### Task to complete:
Write out all of the data exactly as it appears.

### Information provided:

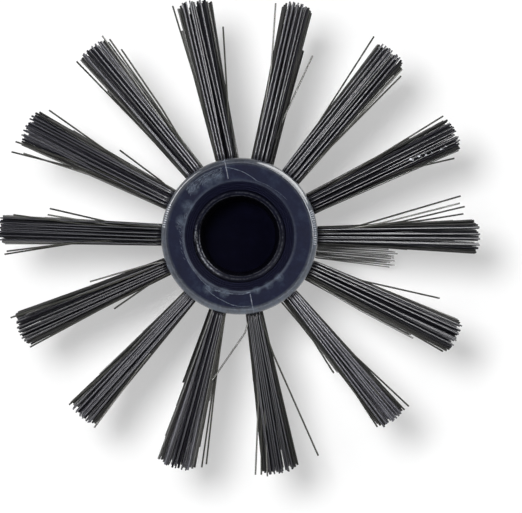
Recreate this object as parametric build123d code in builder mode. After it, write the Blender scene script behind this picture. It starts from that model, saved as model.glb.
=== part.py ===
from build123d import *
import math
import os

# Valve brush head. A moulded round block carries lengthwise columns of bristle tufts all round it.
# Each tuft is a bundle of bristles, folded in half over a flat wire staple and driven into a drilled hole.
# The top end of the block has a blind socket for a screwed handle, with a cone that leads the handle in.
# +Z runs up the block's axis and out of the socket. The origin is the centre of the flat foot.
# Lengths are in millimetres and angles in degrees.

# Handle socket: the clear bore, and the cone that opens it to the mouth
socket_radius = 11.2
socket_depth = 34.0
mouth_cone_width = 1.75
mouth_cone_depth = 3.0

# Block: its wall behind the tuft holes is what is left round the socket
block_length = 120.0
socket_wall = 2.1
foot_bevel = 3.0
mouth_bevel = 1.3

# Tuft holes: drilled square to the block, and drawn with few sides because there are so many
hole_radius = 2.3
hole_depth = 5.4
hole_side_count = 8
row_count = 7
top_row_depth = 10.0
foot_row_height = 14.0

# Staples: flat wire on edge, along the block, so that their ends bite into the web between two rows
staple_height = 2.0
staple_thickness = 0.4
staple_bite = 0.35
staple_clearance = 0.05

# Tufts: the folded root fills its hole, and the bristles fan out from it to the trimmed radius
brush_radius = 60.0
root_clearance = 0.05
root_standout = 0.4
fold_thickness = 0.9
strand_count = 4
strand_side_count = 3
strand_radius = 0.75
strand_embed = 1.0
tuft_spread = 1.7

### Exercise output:
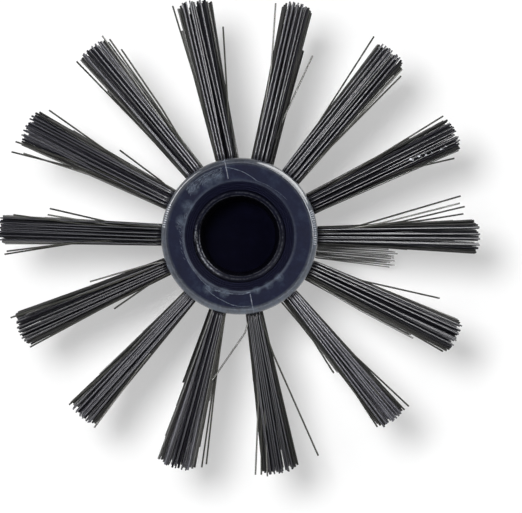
Recreate this object as parametric build123d code in builder mode. After it, write the Blender scene script behind this picture. It starts from that model, saved as model.glb.
=== part.py ===
from build123d import *
import math
import os

# Valve brush head. A moulded round block carries lengthwise columns of bristle tufts all round it.
# Each tuft is a bundle of bristles, folded in half over a flat wire staple and driven into a drilled hole.
# The top end of the block has a blind socket for a screwed handle, with a cone that leads the handle in.
# +Z runs up the block's axis and out of the socket. The origin is the centre of the flat foot.
# Lengths are in millimetres and angles in degrees.

# Handle socket: the clear bore, and the cone that opens it to the mouth
socket_radius = 11.2
socket_depth = 34.0
mouth_cone_width = 1.75
mouth_cone_depth = 3.0

# Block: its wall behind the tuft holes is what is left round the socket
block_length = 120.0
socket_wall = 2.1
foot_bevel = 3.0
mouth_bevel = 1.3

# Tuft holes: drilled square to the block, and drawn with few sides because there are so many
hole_radius = 2.3
hole_depth = 5.4
hole_side_count = 8
row_count = 7
top_row_depth = 10.0
foot_row_height = 14.0

# Staples: flat wire on edge, along the block, so that their ends bite into the web between two rows
staple_height = 2.0
staple_thickness = 0.4
staple_bite = 0.35
staple_clearance = 0.05

# Tufts: the folded root fills its hole, and the bristles fan out from it to the trimmed radius
brush_radius = 60.0
root_clearance = 0.05
root_standout = 0.4
fold_thickness = 0.9
strand_count = 4
strand_side_count = 3
strand_radius = 0.75
strand_embed = 1.0
tuft_spread = 1.7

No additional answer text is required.